"You can’t replicate touches like these,” says Monpen Kityingsopon, referring to thick, brown layers of glue evident on a wall behind her. “Workers in the past would leave these scuffmarks on walls when they tried to wipe the shoemaking glue off their hands.”
Image Courtesy of Shoes Maker Home
Along with her siblings, including sisters Ranee and Monthip, Monpen runs Shoes Maker Home, a three-room boutique hotel set in her family’s former shoe factory in Thonburi. In 1959, her grandfather, a Chinese immigrant named Piangyoong Sae Liao, opened the shop—the kind of small, family-run venture that once defined Bangkok’s economy. In its heyday, the factory employed more than 20 workers, and the business thrived, selling women’s sandals and leather boots in bustling marketplaces like Sampeng for decades.
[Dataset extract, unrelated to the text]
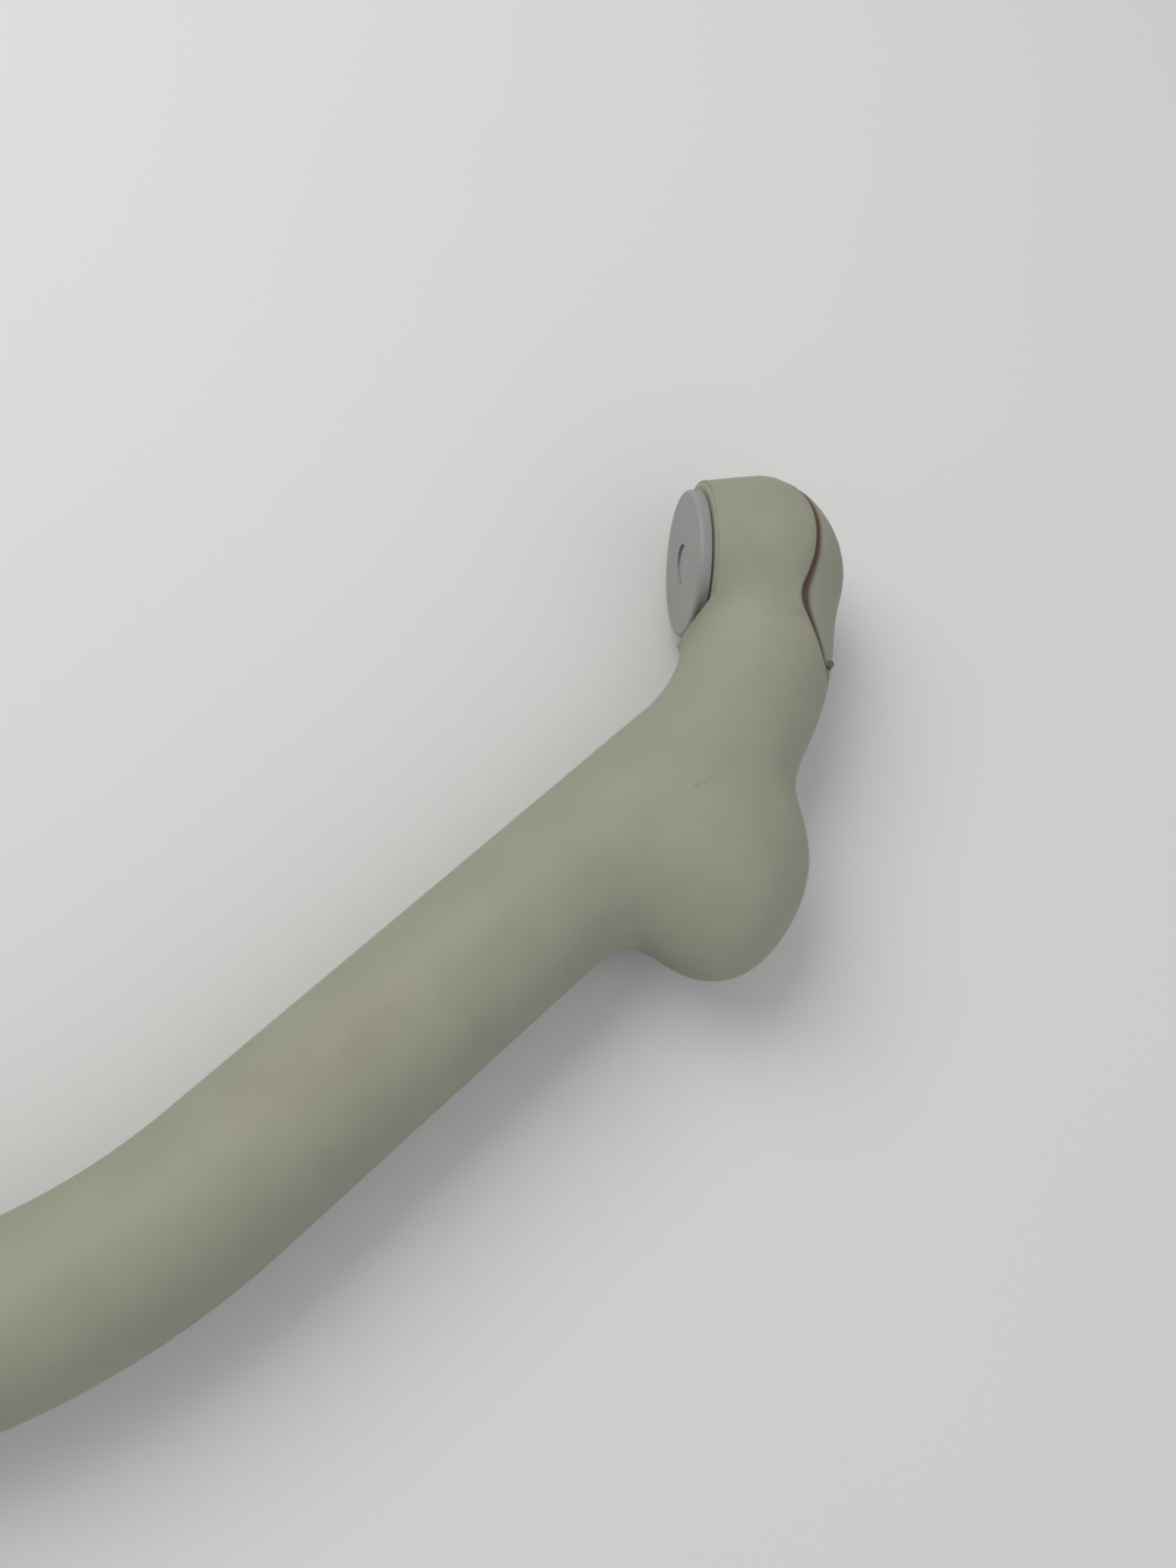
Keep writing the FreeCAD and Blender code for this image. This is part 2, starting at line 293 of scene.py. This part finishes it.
def skin_mesh(field, low, high, step):
    """Points and quads of the closed surface where the field is zero, one point per crossed cell."""
    axes = [np.arange(low[i], high[i] + step, step) for i in range(3)]
    inside = field(*np.meshgrid(*axes, indexing="ij")) < 0
    corners = np.zeros([n - 1 for n in inside.shape], int)
    for shift in np.ndindex(2, 2, 2):
        corners += inside[tuple(slice(s, s + n) for s, n in zip(shift, corners.shape))]
    crossed = (corners > 0) & (corners < 8)
    number = np.full(crossed.shape, -1)
    number[crossed] = np.arange(crossed.sum())
    points = np.stack([axes[i][where] for i, where in enumerate(np.nonzero(crossed))], 1) + step / 2
    quads = []
    for axis in range(3):
        ends = np.moveaxis(inside, axis, 0)
        cells = np.moveaxis(number, axis, 0)
        first, last = ends[:-1, 1:-1, 1:-1], ends[1:, 1:-1, 1:-1]
        ring = np.stack([cells[:, :-1, :-1], cells[:, 1:, :-1], cells[:, 1:, 1:], cells[:, :-1, 1:]], -1)
        quads.append(ring[first & ~last])
        quads.append(ring[~first & last][:, ::-1])
    return settle(field, points, 5), np.concatenate(quads)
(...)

After the Tom Yum Kung crisis in 1997, however, sales suffered, and the market became more competitive as big businesses working at scale began to dominate the industry. In 2014, the family closed their factory doors for good. But the dream to keep the family business alive lived on. Instead of fanning out to work for large companies in other industries, the second and third generation family members rallied together to open a small hotel that would reflect their grandfather’s work.
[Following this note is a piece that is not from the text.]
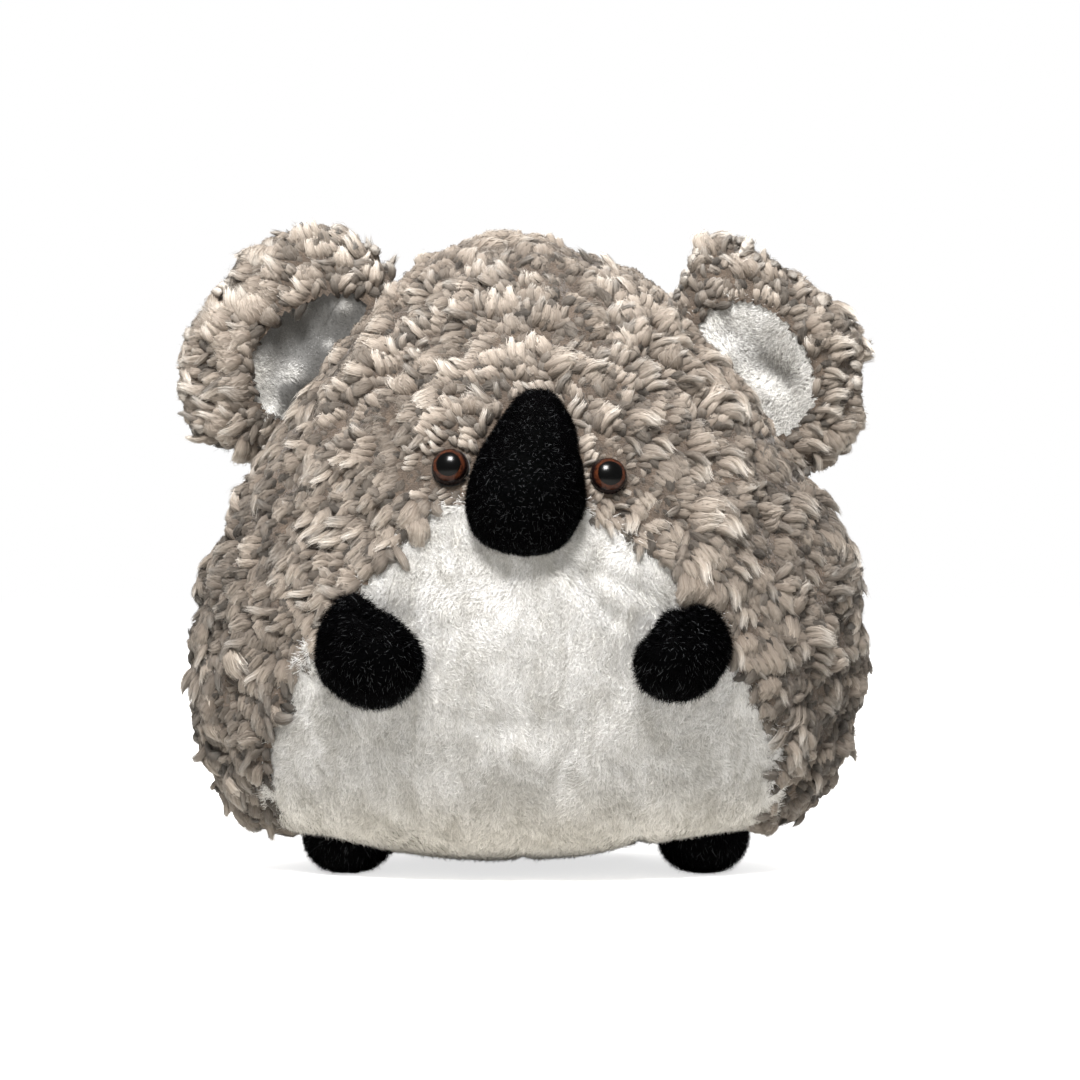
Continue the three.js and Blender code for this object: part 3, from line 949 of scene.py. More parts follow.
    def fill(
        self, curls: Curls, bed: Bed, seeds: Array, seed_normals: Array, taken: Array, rng: np.random.Generator
    ) -> None:
        """Puts single locks where the rows leave room.

        Args:
            curls: What the locks are added to.
            bed: Where they grow.
            seeds: Places that may take one.
            seed_normals: The cloth's normals there.
            taken: Roots of the rows' locks.
            rng: The source of the draws.
        """
        cell = 3.3
        cells = {tuple(at) for at in np.floor(taken / cell).astype(int).tolist()}
        free = np.array([tuple(at) not in cells for at in np.floor(seeds / cell).astype(int).tolist()])
        places = np.flatnonzero(free)
        places = places[spread(seeds[places], self.fill_spacing)]
        roots, normals = seeds[places], seed_normals[places]
        count = len(roots)
        sizes = np.clip(0.93 + 0.13 * rng.standard_normal((count, 3)), 0.65, 1.3)
        kinds = rng.choice(7, count, p=(0.2, 0.18, 0.12, 0.14, 0.14, 0.1, 0.12))
        lays = self.swirled(bed, roots, normals, 1.4, rng)
        # Painted shade: the single locks between the rows are given darker tones than the rows.
        curls.add(roots, normals, lays, sizes, kinds, rng.normal(0.15, 0.16, count))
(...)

Their story is a quintessentially Bangkok tale: a Chinese immigrant works to save money and opens a business; through tireless effort and grit, it flourishes; as time wears on, future generations adapt while keeping the business in the family.
“We were rather accepting of the situation, but we also didn’t want to part with things like the wooden shoe models we kept from decades ago,” Monpen recalls.
After discussing it together, members of the Kityingsopon family came to the conclusion that they wanted to turn their old factory into a hotel.
Instead of turning it into a hostel, with many beds in one room rented for cheap, they aimed for something more. They redecorated each of the rooms to preserve the memories they cherished of the former business. They painted images that spoke to the district’s past as a shoemaking hub on the walls and placed their old wooden shoe models on shelves. They hung up black-and-white family photographs. The three rooms—42, 44, and 46—are named after the shoe sizes the business most often produced. In these, they stripped the walls down to highlight the aesthetic of old shophouses.
Image Courtesy of Shoes Maker Home
It took them almost a year to finish the renovations. But like many other hotel owners, Monpen admitted they didn’t foresee the pandemic situation becoming what it has. Since April 2021, the hotel hasn’t welcomed any new visitors and has closed its doors for the time being.
“As our hotel is located near other people’s houses, we are concerned we might cause unwanted problems to the people in the area if we brought in outside guests,” she says. “If we had known about this, we might have halted the renovation.”
When asked about the future of their hotel, Monpen says the family didn’t have any definite plans to change course during the pandemic, but she does voice concern about how the current situation might affect the mindset of the tourists.
Image Courtesy of Shoes Maker Home
“Even megaprojects like condominiums are losing sales. People might change their traveling preferences, and it might take a tremendous amount of time before things go back to normal.”
Just like the Tom Yum Kung crisis, the economic downturn that delivered fatal blows to many businesses and corporations, Covid-19 has devastated people and businesses in the tourism industry. While its effects have proved stubbornly hard to shake, leaving tourism in chronic distress, many businesses like Monpen’s are showing incredible resilience in the face of crisis.
Shoes Maker Home may not be able to share Piangyoong’s story with visitors now, but Monpen and company are still honoring their late grandfather, even if it isn’t obvious. They are drawing on his perseverance in uncertain times, and through that, they might keep the family working together long into the future.